Now we come to the part where the extra scripts are run:

maybe_break top

# Don't do log messages here to avoid confusing graphical boots
run_scripts /scripts/init-top

maybe_break modules
[ "$quiet" != "y" ] && log_begin_msg "Loading essential drivers"
load_modules
[ "$quiet" != "y" ] && log_end_msg

[ -n "${netconsole}" ] && modprobe netconsole netconsole="${netconsole}"

maybe_break premount
[ "$quiet" != "y" ] && log_begin_msg "Running /scripts/init-premount"
run_scripts /scripts/init-premount
[ "$quiet" != "y" ] && log_end_msg

maybe_break mount
log_begin_msg "Mounting root file system"
. /scripts/${BOOT}
parse_numeric ${ROOT}
maybe_break mountroot
mountroot
log_end_msg

maybe_break bottom
[ "$quiet" != "y" ] && log_begin_msg "Running /scripts/init-bottom"
run_scripts /scripts/init-bottom
[ "$quiet" != "y" ] && log_end_msg

The maybe_break functions are there for debugging. You can set the break parameter when you boot the kernel. Not important now but perhaps later. ;)

Explore the scripts that will be run. They are essential for setting up the operating system.

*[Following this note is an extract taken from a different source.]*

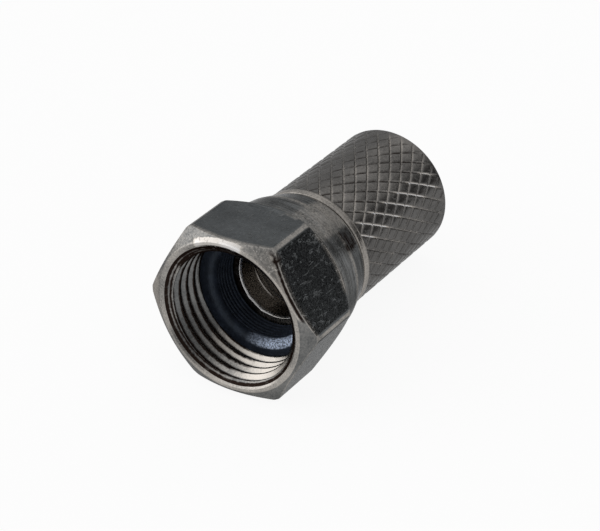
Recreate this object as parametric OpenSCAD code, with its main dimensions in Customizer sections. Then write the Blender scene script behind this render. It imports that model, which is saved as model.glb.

The last bits of the script are a bit magical. If you read it right you'll notice the script will never end! This is normal. In the end the script tries to switch from root filesystem in ram to the one on disk or if it can't run 'run-init':

# Chain to real filesystem
if command -v switch_root >/dev/null 2>&1; then
    exec switch_root ${rootmnt} ${init} "$@" <${rootmnt}/dev/console >${rootmnt}/dev/console
elif command -v run-init >/dev/null 2>&1; then
    exec run-init ${rootmnt} ${init} "$@" <${rootmnt}/dev/console >${rootmnt}/dev/console
fi

From there your executable ${init} on disk will take over. The init var can be set on the kernel commandline. By default it is set to '/sbin/init' (see line 48).